Be warned that once you get here with the kids you probably won't leave for at least an hour. There is so much for them to do and unless you keep a close watch on them you could easily lose track of them through all the pieces of equipment available.
We have learnt that this is the time to find a bench and have a well deserved break whilst the kids play.
The Gift shop, like all places is well placed as the exit of the park. The shop isn't very spacious but they do have a large shop. The prices are not that bad compared to other attractions we have visited in the past, but obviously there is a large monkey theme going on in the shop, you have to be prepared to buy a monkey toy or walk on by very quickly.
There is a restaurant but I cannot comment on the quality of the food as we don't ever eat in there as we prefer to bring our own picnic. The cost of having a day out with a lot of children can be costly sometimes so we have to have a cut back somewhere.
I am pleased to tell you that there are plenty of toilets dotted around. They aren't always the cleanest unfortunately and when we spot this I always go and find a staff member (they must hate me), but there's nothing worse than finding a dirty toilet.
The baby change has always been ok, but because there is a toilet in there as well, I have noticed it being used by people without children to change when the queues are long. I don't mind this unless I need to change my daughter and can't due to this reason.
** Opening Times **
Monkey World is open every day except Christmas day between 10am - 5pm. I wouldn't recommend going any later than lunch time as you will be limited on time.

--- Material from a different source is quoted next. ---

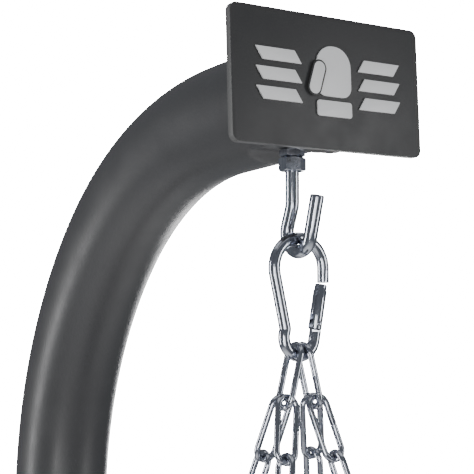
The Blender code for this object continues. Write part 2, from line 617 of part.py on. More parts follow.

Being open all year means you can almost go in most weathers apart from rain. You would miss out on the park with children, but wrapped up, even in colder weathers the park is a nice walk round. I think the adults would appreciate that more than the children though.
** Overall **
We visit Monkey World at least once a year and we will always return. I do find it sad when we go back and learn that a monkey has passed away, but this is a fact of life so to be expected. It's lovely to see new monkeys sitting in houses, being looked after by other primates.
As a day out if you're in the vicinity I think it would almost be a crime to miss it. The whole atmosphere of the park makes for a brilliant feel good day out.
If you're interested in monkeys as well there is an adoption centre where you can adopt your very own monkey. This isn't something I have done but I think it's a great idea to help the revenue of the park.